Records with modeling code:

= = = = = = =

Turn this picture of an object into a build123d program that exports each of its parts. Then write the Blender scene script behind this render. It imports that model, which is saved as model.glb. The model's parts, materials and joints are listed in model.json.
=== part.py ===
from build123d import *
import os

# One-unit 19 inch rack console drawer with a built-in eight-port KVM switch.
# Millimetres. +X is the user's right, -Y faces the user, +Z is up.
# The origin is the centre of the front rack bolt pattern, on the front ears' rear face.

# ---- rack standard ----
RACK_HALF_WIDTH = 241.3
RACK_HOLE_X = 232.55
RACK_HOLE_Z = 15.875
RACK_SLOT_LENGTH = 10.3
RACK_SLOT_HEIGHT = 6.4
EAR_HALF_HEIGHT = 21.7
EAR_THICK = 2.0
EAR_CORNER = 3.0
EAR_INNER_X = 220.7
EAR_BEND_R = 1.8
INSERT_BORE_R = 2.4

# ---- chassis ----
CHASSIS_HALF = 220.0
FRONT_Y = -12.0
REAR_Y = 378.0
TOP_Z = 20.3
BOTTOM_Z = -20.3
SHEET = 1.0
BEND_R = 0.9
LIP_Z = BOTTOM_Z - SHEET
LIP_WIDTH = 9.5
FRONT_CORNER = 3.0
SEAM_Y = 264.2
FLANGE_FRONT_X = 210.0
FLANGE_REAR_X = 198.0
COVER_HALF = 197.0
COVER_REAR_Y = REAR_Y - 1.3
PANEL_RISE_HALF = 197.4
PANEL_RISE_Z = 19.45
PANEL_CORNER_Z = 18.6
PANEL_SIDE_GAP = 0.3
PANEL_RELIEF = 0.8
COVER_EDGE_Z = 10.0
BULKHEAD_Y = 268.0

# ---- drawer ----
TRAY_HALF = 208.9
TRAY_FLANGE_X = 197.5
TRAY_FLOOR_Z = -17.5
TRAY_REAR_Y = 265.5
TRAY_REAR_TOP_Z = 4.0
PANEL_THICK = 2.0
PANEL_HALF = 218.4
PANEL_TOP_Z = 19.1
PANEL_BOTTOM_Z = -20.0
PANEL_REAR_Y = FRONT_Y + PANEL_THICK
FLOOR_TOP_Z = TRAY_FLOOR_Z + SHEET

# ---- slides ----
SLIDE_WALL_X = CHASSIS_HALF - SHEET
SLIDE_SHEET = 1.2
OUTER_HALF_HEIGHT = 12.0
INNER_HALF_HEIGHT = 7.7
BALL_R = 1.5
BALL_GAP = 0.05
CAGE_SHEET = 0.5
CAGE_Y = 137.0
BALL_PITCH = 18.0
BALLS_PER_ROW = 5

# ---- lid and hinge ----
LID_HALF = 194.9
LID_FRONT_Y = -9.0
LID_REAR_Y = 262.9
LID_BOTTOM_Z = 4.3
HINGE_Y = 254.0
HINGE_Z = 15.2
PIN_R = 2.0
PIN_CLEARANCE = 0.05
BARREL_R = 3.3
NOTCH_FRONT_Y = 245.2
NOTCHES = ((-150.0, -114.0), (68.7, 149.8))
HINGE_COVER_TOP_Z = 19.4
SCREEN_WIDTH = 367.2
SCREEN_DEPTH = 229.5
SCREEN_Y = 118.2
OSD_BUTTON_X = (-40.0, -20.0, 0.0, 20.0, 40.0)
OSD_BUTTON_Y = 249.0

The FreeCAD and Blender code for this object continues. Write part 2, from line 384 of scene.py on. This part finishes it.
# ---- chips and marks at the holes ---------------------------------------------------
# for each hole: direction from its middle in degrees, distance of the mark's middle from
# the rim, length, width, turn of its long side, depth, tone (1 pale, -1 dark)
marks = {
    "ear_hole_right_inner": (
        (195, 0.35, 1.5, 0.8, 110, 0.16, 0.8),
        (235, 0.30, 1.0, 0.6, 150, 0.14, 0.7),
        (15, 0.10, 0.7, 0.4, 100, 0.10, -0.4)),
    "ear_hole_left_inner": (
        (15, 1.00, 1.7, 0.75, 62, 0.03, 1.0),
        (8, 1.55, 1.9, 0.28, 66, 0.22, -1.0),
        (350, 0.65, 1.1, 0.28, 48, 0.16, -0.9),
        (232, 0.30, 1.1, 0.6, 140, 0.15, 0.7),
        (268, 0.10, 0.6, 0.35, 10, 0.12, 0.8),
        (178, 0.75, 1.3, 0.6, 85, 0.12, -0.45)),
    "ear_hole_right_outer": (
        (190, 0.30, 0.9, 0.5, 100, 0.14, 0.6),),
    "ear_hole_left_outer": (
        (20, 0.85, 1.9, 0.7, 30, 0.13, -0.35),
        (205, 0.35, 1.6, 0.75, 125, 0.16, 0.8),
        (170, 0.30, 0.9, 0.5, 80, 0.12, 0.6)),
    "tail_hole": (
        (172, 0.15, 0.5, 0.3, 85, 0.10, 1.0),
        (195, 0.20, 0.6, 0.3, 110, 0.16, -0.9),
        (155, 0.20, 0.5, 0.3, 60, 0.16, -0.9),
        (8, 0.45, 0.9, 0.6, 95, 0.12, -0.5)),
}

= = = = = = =

→ Task requirements
Quote every line from the beginning of the entries up to and including the line that contains "INSERT_BORE_R = 2.4".

→ The solution
Turn this picture of an object into a build123d program that exports each of its parts. Then write the Blender scene script behind this render. It imports that model, which is saved as model.glb. The model's parts, materials and joints are listed in model.json.
=== part.py ===
from build123d import *
import os

# One-unit 19 inch rack console drawer with a built-in eight-port KVM switch.
# Millimetres. +X is the user's right, -Y faces the user, +Z is up.
# The origin is the centre of the front rack bolt pattern, on the front ears' rear face.

# ---- rack standard ----
RACK_HALF_WIDTH = 241.3
RACK_HOLE_X = 232.55
RACK_HOLE_Z = 15.875
RACK_SLOT_LENGTH = 10.3
RACK_SLOT_HEIGHT = 6.4
EAR_HALF_HEIGHT = 21.7
EAR_THICK = 2.0
EAR_CORNER = 3.0
EAR_INNER_X = 220.7
EAR_BEND_R = 1.8
INSERT_BORE_R = 2.4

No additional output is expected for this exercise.